I entered the commerical nuke business in 1984 in my early twenties. One older tech I learned from had also been a “meter swinger” as a twenty-something. One of his first jobs? Surveying Army guys after stuff like this:
Were the soldiers “hot”? Er…yes. Yes, they were. They’d ccome in from the field and he’d measure their thyroids, where the radioiodine builds up. He’d get readings in the hundreds of mrem per hour. That’s four to five orders of magnitude above background, without seeing the beta radiation emitted by the iodine. 100% of that radiation was absorbed by the thyroid or surrounding tissue.
In later years a number of those soldiers had to take medical radioiodine to kill off their damaged or cancerous thyroids. But I don’t think “irony” is the word I’m looking for. Pioneers always get the arrows. We can’t know how stupid some things are until we gather enough information to know how stupid they are.
If you’re familiar with radiation’s enormous scope and utility in modern medicine, you probably agree it has been, by now, a net benefit for humanity.
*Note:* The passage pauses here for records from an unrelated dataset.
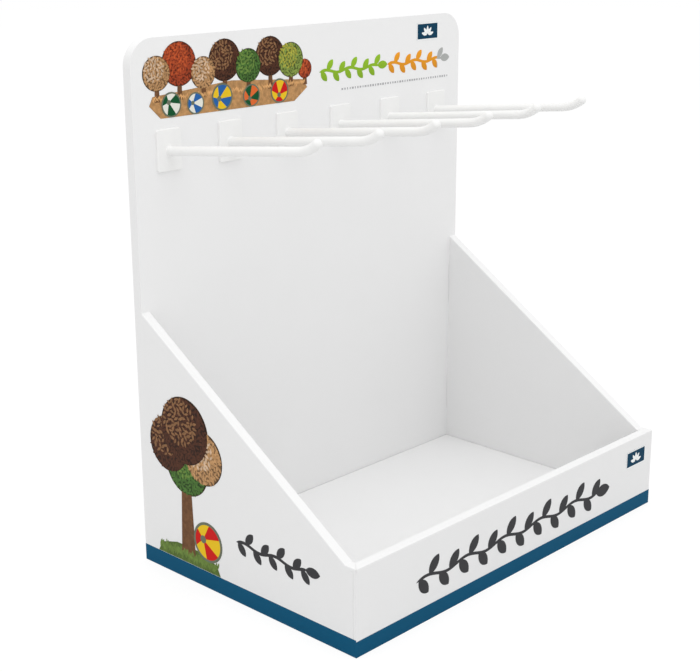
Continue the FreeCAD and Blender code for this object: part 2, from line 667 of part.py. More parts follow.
def make_side_picture():
    """A tree with a ball at its foot."""
    tall = value(TREE_TALL)
    discs = TREE_CROWN + [TREE_BALL]
    outlines = [TREE_MOUND, TREE_TRUNK]
    faces = [area([(across * tall, up * tall) for across, up in points]) for points in outlines]
    faces += [disc(across * tall, up * tall, radius * tall) for across, up, radius in discs]
    along = value(FRONT) + value(REAR) - value("size.tree_setback")
    place = FreeCAD.Vector(-value(HALF), along, value(TREE_FOOT))
    return add_film("side_picture_label", faces, place, FACING_LEFT)


def leaf(root, heading, length):
    """A pointed leaf between two arcs, from its root along a heading in radians."""
    along = FreeCAD.Vector(math.cos(heading), math.sin(heading), 0)
    belly = FreeCAD.Vector(-along.y, along.x, 0) * length * LEAF_SLENDER
    tip = root + along * length
    middle = (root + tip) / 2
    arcs = [Part.Arc(root, middle + belly, tip), Part.Arc(tip, middle - belly, root)]
    return Part.Face(Part.Wire([arc.toShape() for arc in arcs]))


def garland(length, height):
    """A waving stem from (0, 0) with leaves on both sides and one at its end, as tall as height."""
    broad = value("size.stem_width")
    lean = math.radians(value("size.leaf_lean"))
    swing = STEM_SWING * height
    leaf_length = (height / 2 - swing) / math.sin(lean)
    count = max(2, round((length - leaf_length) / (LEAF_STEP * height)))
    pitch = (length - leaf_length) / count

    def stem_point(step):
        return FreeCAD.Vector(step * pitch, swing * math.sin(math.pi * step / 2), 0)

    offset = FreeCAD.Vector(0, broad / 2, 0)
    steps = [i / 2 for i in range(2 * count + 1)]
    ends = (stem_point(0), stem_point(count))
    above = [ends[0]] + [stem_point(step) + offset for step in steps[1:-1]] + [ends[1]]
    below = [ends[0]] + [stem_point(step) - offset for step in steps[1:-1]] + [ends[1]]
    edges = []
    for points in (above, below):
        curve = Part.BSplineCurve()
        curve.interpolate(points)
        edges.append(curve.toShape())
    faces = [Part.Face(Part.Wire(edges))]
    for i in range(count):
        side = 1 if i % 2 else -1
        faces.append(leaf(stem_point(i + 0.25), side * lean, leaf_length))
    faces.append(leaf(stem_point(count - 0.25), 0, leaf_length + pitch / 4))
    return faces


def make_garlands():
    """The dark leafy stems on the front and on the left side."""
    left = value("size.front_garland_left") - value(HALF)
    front_length = front_badge_left() - value("size.front_garland_right") - left
    front_place = FreeCAD.Vector(left, value(FRONT), value("size.front_garland_rise"))
    tree_reach = value(TREE_TALL) * max(across + radius for across, up, radius in TREE_CROWN + [TREE_BALL])
    tree_front = value(REAR) - value("size.tree_setback") - tree_reach
    side_rear = tree_front - value("size.side_garland_rear")
    side_length = side_rear - value("size.side_garland_front")
    side_place = FreeCAD.Vector(-value(HALF), value(FRONT) + side_rear, value("size.side_garland_rise"))
    return [
        add_film("front_garland_label", garland(front_length, value("size.front_garland_height")),
                 front_place, FACING_FRONT),
        add_film("side_garland_label", garland(side_length, value("size.side_garland_height")),
                 side_place, FACING_LEFT),
    ]


def check(parts):
    """Stop where an object failed, or where a sub-part isn't one valid solid."""
    for thing in DOC.Objects:
        if "Invalid" in thing.State or "Error" in thing.State:
            raise RuntimeError(f"{thing.Name} failed: {thing.State}")
    for part in parts:
        if part.Shape.isNull() or not part.Shape.isValid() or len(part.Shape.Solids) != 1:
            raise RuntimeError(f"{part.Label} isn't one valid solid")


PARTS = [make_tray(), make_back_panel(), make_floor_pad()]
PARTS += [make_hook(i) for i in range(HOOK_COUNT)]
PARTS += [make_lock(i) for i in range(HOOK_COUNT)]
PARTS += [make_stripe(), make_header_picture()] + make_titles()
PARTS += [make_side_picture(), make_front_badge()] + make_garlands()
DOC.recompute()
check(PARTS)
os.makedirs("parts", exist_ok=True)
for part in PARTS:
    part.Shape.exportStep(f"parts/{part.Label}.step")
    box = part.Shape.optimalBoundingBox(False, False)
    corners = [round(number, 2) for number in (box.XMin, box.YMin, box.ZMin, box.XMax, box.YMax, box.ZMax)]
    print(part.Label, round(part.Shape.Volume), corners)
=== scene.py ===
"""Dresses the cardboard display stand: white board, plastic hooks, printed films and a studio."""

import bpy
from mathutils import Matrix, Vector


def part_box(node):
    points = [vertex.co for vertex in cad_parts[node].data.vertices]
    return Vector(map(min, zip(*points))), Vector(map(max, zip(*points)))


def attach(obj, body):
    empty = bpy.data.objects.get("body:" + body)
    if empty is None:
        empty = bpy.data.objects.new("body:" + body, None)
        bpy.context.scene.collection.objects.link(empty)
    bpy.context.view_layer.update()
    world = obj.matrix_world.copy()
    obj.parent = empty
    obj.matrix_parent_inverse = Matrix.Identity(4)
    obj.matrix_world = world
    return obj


bl_info = {
    "name": "Cardboard display stand",
    "version": (1, 0, 0),
    "blender": (4, 5, 0),
    "location": "3D View > Sidebar > Stand",
    "description": "Gives a cardboard counter display its board, plastic and print, and a studio",
    "category": "Object",
}

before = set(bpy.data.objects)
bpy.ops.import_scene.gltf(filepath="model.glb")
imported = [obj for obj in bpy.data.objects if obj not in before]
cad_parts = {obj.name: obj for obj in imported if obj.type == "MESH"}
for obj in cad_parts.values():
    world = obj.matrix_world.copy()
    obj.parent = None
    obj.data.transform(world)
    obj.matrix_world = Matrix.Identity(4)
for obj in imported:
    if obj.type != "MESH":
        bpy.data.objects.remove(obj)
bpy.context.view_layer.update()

import math

import bmesh
import bpy
from bpy.props import FloatProperty, FloatVectorProperty, IntProperty, PointerProperty
from mathutils import Matrix, Vector

MM = 0.001
HOOKS = sorted(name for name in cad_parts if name.startswith("hook_") and "lock" not in name)
LOCKS = sorted(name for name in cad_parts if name.startswith("hook_lock_"))

# The printed pictures repeat the outlines of the films under them: discs as (across, up, radius) and
# corners as (across, up), in shares of the header picture's width and height, a radius in shares of its
# height. The side picture's are all in shares of its height, from the middle of its foot.
HEADER_TREES = [(0.075, 0.60, 0.235, "gold"), (0.20, 0.70, 0.30, "rust"), (0.335, 0.55, 0.22, "gold"),
                (0.46, 0.69, 0.29, "brown"), (0.60, 0.58, 0.24, "green"), (0.735, 0.68, 0.28, "brown"),
                (0.865, 0.60, 0.25, "olive"), (0.955, 0.45, 0.14, "rust")]
HEADER_BALLS = [(0.15, 0.17, 0.17, "forest", "cream"), (0.285, 0.15, 0.15, "sea", "cream"),
                (0.44, 0.19, 0.19, "sea", "yellow"), (0.615, 0.16, 0.16, "forest", "orange"),
                (0.79, 0.175, 0.175, "red", "yellow")]
HEADER_BANK = [(0.09, 0), (0.885, 0), (0.97, 0.18), (0.94, 0.30), (0.50, 0.40), (0.05, 0.30),
               (0.03, 0.18)]
TREE_CROWN = [(0.01, 0.60, 0.18, "green"), (0.15, 0.68, 0.16, "gold"), (-0.14, 0.69, 0.165, "brown"),
              (0.00, 0.80, 0.20, "brown")]
TREE_BALL = (0.17, 0.18, 0.12, "red", "yellow")
TREE_TRUNK = [(-0.06, 0.05), (0.06, 0.05), (0.035, 0.60), (-0.035, 0.60)]
TREE_MOUND = [(-0.27, 0), (0.27, 0), (0.24, 0.06), (0.10, 0.10), (-0.10, 0.10), (-0.24, 0.06)]

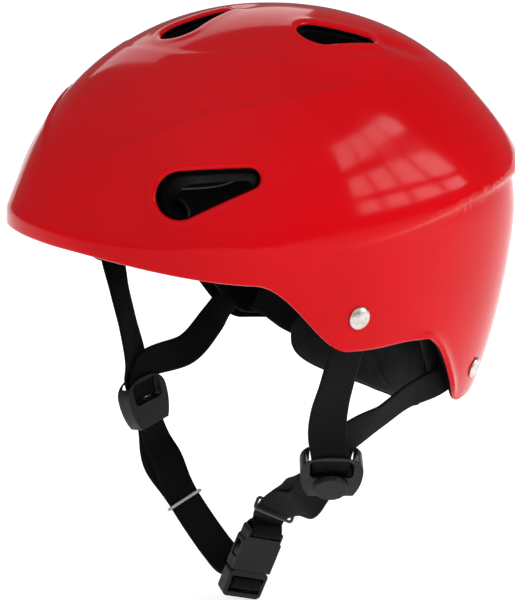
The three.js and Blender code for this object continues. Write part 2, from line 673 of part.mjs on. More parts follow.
// ---- assembly ----
const part = new THREE.Group();
part.add(helmet, buckle());
part.add(piece('nape_pad', napePad(), LOOK.napePad));
for (const [label, side] of [['left', 1], ['right', -1]]) {
  part.add(
    piece(`front_strap_${label}`, frontStrap(label, side), LOOK.webbing),
    piece(`rear_strap_${label}`, rearStrap(label, side), LOOK.webbing),
    piece(`chin_strap_${label}`, chinStrap(label), LOOK.webbing),
    piece(`nape_band_${label}`, napeBand(side), LOOK.webbing),
    divider(label),
    keeper(label, KEEPER_SHARES[label]),
  );
}

export default part;
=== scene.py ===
import math

import bmesh
import bpy
import numpy as np
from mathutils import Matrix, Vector
from mathutils.geometry import delaunay_2d_cdt


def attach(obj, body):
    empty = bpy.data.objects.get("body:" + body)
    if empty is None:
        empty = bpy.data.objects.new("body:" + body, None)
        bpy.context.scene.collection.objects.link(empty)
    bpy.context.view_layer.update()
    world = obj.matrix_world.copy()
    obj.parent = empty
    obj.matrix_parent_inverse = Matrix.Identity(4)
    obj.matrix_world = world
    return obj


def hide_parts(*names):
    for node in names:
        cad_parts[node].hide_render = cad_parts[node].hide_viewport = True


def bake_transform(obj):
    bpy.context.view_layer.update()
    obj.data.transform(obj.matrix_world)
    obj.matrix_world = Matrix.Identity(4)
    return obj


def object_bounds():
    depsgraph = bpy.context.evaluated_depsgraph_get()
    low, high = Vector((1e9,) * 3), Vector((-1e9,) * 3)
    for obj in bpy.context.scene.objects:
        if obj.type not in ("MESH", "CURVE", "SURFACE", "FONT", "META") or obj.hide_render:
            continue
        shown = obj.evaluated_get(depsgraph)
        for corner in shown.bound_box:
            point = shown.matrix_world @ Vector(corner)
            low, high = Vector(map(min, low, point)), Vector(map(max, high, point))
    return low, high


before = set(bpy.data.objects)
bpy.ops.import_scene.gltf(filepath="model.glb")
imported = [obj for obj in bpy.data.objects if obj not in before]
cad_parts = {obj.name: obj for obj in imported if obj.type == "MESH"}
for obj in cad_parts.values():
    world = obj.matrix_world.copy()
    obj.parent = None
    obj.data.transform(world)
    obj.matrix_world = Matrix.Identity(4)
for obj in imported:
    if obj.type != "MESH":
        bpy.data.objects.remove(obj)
cad_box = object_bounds()

# Water-sports helmet. The CAD frame gives every place; lengths below are millimetres unless a name says
# otherwise, and become metres where a mesh is made. +Z is up, the wearer faces -Y, their left is +X.
MM = 0.001

# ---- dimensions shared with the CAD part ----
HALF_WIDTH, HALF_LENGTH, CENTRE_Y = 114.5, 140.0, 8.0
HEIGHT, LOWER_HEIGHT = 112.8, 230.0         # of the shell's shape above and below the brim line
PLAN_POWER, SIDE_POWER = 2.26, 2.05         # how square the shell is seen from above and from the side
WALL, BRIM_FLARE = 3.2, 15.0
TILT = -math.radians(5.8)
LINER_GAP, LINER_THICK, PAD_GAP = 4.0, 18.0, 1.9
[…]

But that doesn’t change how foolish and mortally dangerous “atomic acclimation” was.
(UPDATE–Shortly after posting this, saw another article on Nobel prize-winning Hermann Muller and his betrayal of science. Muller may not have caused as many untimely deaths as Rachel Carson. Then again, maybe he did.)
It’s interesting that when these tests are brought up by the, let’s say, educationally challenged, they always forget that the Soviets were doing the exact same thing. It’s always just “oh, zze evil amerikeinz, zzey have tested zzem nukes on zzeir own soldierz!”